__Data section__

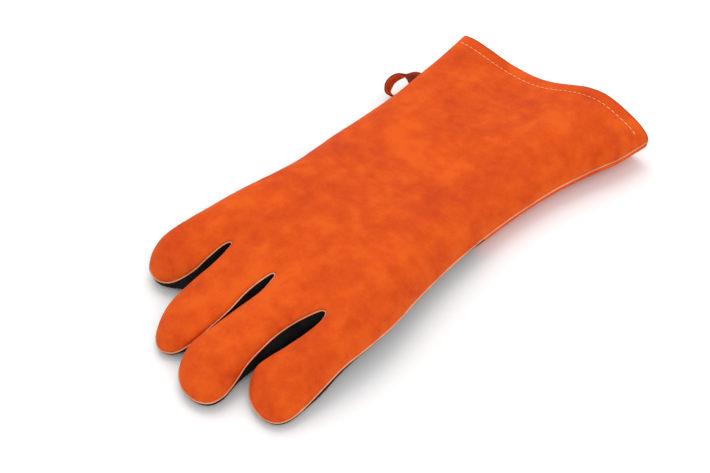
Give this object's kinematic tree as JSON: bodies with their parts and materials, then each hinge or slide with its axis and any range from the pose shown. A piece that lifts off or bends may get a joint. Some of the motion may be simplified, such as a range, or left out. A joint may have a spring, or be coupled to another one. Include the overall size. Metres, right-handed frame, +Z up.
{
  "type": "heat resistant glove",
  "caption": "Long gauntlet glove for the right hand, orange suede back and cuff, black palm, lined, with a hanging strap at the cuff.",
  "frame": {"origin": "On the ground, under the middle of the glove's box as it lies on its palm, hanging loop included.", "axes": "+Z up through the back of the hand, -Y to the fingertips, +Y out of the cuff, +X to the thumb and index finger side."},
  "size_m": [0.207, 0.3836, 0.0436],
  "materials": {
    "orange_suede": "split cowhide suede, bright orange, short matt nap",
    "black_suede": "split cowhide suede, black, short matt nap",
    "welt_leather": "thin pale leather strip rolled into the seam",
    "hem_leather": "orange suede turned in and stitched, flesh side out",
    "strap_leather": "orange suede strap, dark red flesh side inside",
    "fleece": "natural cotton fleece, brushed inside",
    "canvas": "natural cotton canvas, plain weave"
  },
  "bodies": {
    "cuff": {"cuff_back": "orange_suede", "cuff_front": "orange_suede", "cuff_hem": "hem_leather", "cuff_lining": "canvas", "cuff_welt_thumb_side": "welt_leather", "cuff_welt_little_side": "welt_leather"},
    "hand": {"hand_back": "orange_suede", "palm": "black_suede", "hand_lining": "fleece", "hand_welt": "welt_leather"},
    "index": {"index_back": "orange_suede", "index_palm": "black_suede", "index_lining": "fleece", "index_welt": "welt_leather"},
    "middle": {"middle_back": "orange_suede", "middle_palm": "black_suede", "middle_lining": "fleece", "middle_welt": "welt_leather"},
    "ring": {"ring_back": "orange_suede", "ring_palm": "black_suede", "ring_lining": "fleece", "ring_welt": "welt_leather"},
    "little": {"little_back": "orange_suede", "little_palm": "black_suede", "little_lining": "fleece", "little_welt": "welt_leather"},
    "thumb": {"thumb_front": "black_suede", "thumb_back": "black_suede", "thumb_lining": "fleece", "thumb_welt": "welt_leather"},
    "loop": {"hanging_loop": "strap_leather"}
  },
  "joints": [
    {"name": "wrist_bend", "type": "hinge", "parent": "cuff", "child": "hand", "pos_m": [0.01885, 0.0597, 0.017], "axis": [1, 0, 0], "range_deg": [-25, 35]},
    {"name": "index_flex", "type": "hinge", "parent": "hand", "child": "index", "pos_m": [0.07887, -0.1083, 0.02645], "axis": [1, 0.0087, 0], "range_deg": [0, 50]},
    {"name": "middle_flex", "type": "hinge", "parent": "hand", "child": "middle", "pos_m": [0.0368, -0.10827, 0.02645], "axis": [0.9981, -0.061, 0], "range_deg": [0, 50]},
    {"name": "ring_flex", "type": "hinge", "parent": "hand", "child": "ring", "pos_m": [-0.00469, -0.1083, 0.02645], "axis": [0.9998, -0.0175, 0], "range_deg": [0, 50]},
    {"name": "little_flex", "type": "hinge", "parent": "hand", "child": "little", "pos_m": [-0.04401, -0.10822, 0.02645], "axis": [0.9945, -0.1045, 0], "range_deg": [0, 50]},
    {"name": "thumb_swing", "type": "hinge", "parent": "hand", "child": "thumb", "pos_m": [0.06055, 0.0027, 0.0156], "axis": [0, 0, 1], "range_deg": [0, 60]},
    {"name": "loop_swing", "type": "hinge", "parent": "cuff", "child": "loop", "pos_m": [-0.06875, 0.1417, 0.014], "axis": [0, 1, 0], "range_deg": [0, 70]}
  ]
}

__Direction__
Write out the data again, exactly and in full.

__Answer__
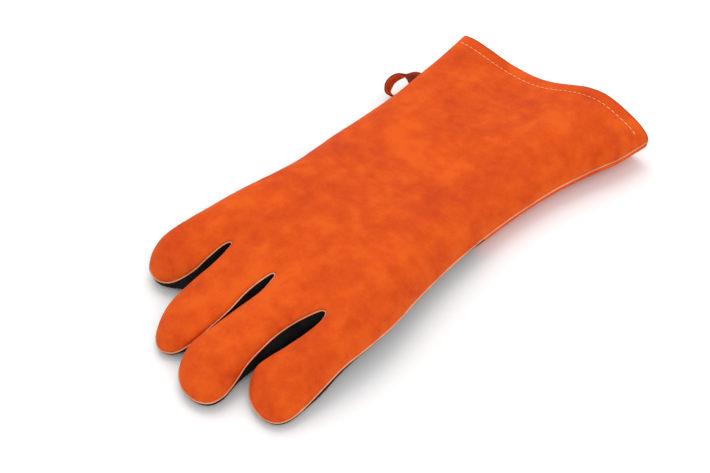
Give this object's kinematic tree as JSON: bodies with their parts and materials, then each hinge or slide with its axis and any range from the pose shown. A piece that lifts off or bends may get a joint. Some of the motion may be simplified, such as a range, or left out. A joint may have a spring, or be coupled to another one. Include the overall size. Metres, right-handed frame, +Z up.
{
  "type": "heat resistant glove",
  "caption": "Long gauntlet glove for the right hand, orange suede back and cuff, black palm, lined, with a hanging strap at the cuff.",
  "frame": {"origin": "On the ground, under the middle of the glove's box as it lies on its palm, hanging loop included.", "axes": "+Z up through the back of the hand, -Y to the fingertips, +Y out of the cuff, +X to the thumb and index finger side."},
  "size_m": [0.207, 0.3836, 0.0436],
  "materials": {
    "orange_suede": "split cowhide suede, bright orange, short matt nap",
    "black_suede": "split cowhide suede, black, short matt nap",
    "welt_leather": "thin pale leather strip rolled into the seam",
    "hem_leather": "orange suede turned in and stitched, flesh side out",
    "strap_leather": "orange suede strap, dark red flesh side inside",
    "fleece": "natural cotton fleece, brushed inside",
    "canvas": "natural cotton canvas, plain weave"
  },
  "bodies": {
    "cuff": {"cuff_back": "orange_suede", "cuff_front": "orange_suede", "cuff_hem": "hem_leather", "cuff_lining": "canvas", "cuff_welt_thumb_side": "welt_leather", "cuff_welt_little_side": "welt_leather"},
    "hand": {"hand_back": "orange_suede", "palm": "black_suede", "hand_lining": "fleece", "hand_welt": "welt_leather"},
    "index": {"index_back": "orange_suede", "index_palm": "black_suede", "index_lining": "fleece", "index_welt": "welt_leather"},
    "middle": {"middle_back": "orange_suede", "middle_palm": "black_suede", "middle_lining": "fleece", "middle_welt": "welt_leather"},
    "ring": {"ring_back": "orange_suede", "ring_palm": "black_suede", "ring_lining": "fleece", "ring_welt": "welt_leather"},
    "little": {"little_back": "orange_suede", "little_palm": "black_suede", "little_lining": "fleece", "little_welt": "welt_leather"},
    "thumb": {"thumb_front": "black_suede", "thumb_back": "black_suede", "thumb_lining": "fleece", "thumb_welt": "welt_leather"},
    "loop": {"hanging_loop": "strap_leather"}
  },
  "joints": [
    {"name": "wrist_bend", "type": "hinge", "parent": "cuff", "child": "hand", "pos_m": [0.01885, 0.0597, 0.017], "axis": [1, 0, 0], "range_deg": [-25, 35]},
    {"name": "index_flex", "type": "hinge", "parent": "hand", "child": "index", "pos_m": [0.07887, -0.1083, 0.02645], "axis": [1, 0.0087, 0], "range_deg": [0, 50]},
    {"name": "middle_flex", "type": "hinge", "parent": "hand", "child": "middle", "pos_m": [0.0368, -0.10827, 0.02645], "axis": [0.9981, -0.061, 0], "range_deg": [0, 50]},
    {"name": "ring_flex", "type": "hinge", "parent": "hand", "child": "ring", "pos_m": [-0.00469, -0.1083, 0.02645], "axis": [0.9998, -0.0175, 0], "range_deg": [0, 50]},
    {"name": "little_flex", "type": "hinge", "parent": "hand", "child": "little", "pos_m": [-0.04401, -0.10822, 0.02645], "axis": [0.9945, -0.1045, 0], "range_deg": [0, 50]},
    {"name": "thumb_swing", "type": "hinge", "parent": "hand", "child": "thumb", "pos_m": [0.06055, 0.0027, 0.0156], "axis": [0, 0, 1], "range_deg": [0, 60]},
    {"name": "loop_swing", "type": "hinge", "parent": "cuff", "child": "loop", "pos_m": [-0.06875, 0.1417, 0.014], "axis": [0, 1, 0], "range_deg": [0, 70]}
  ]
}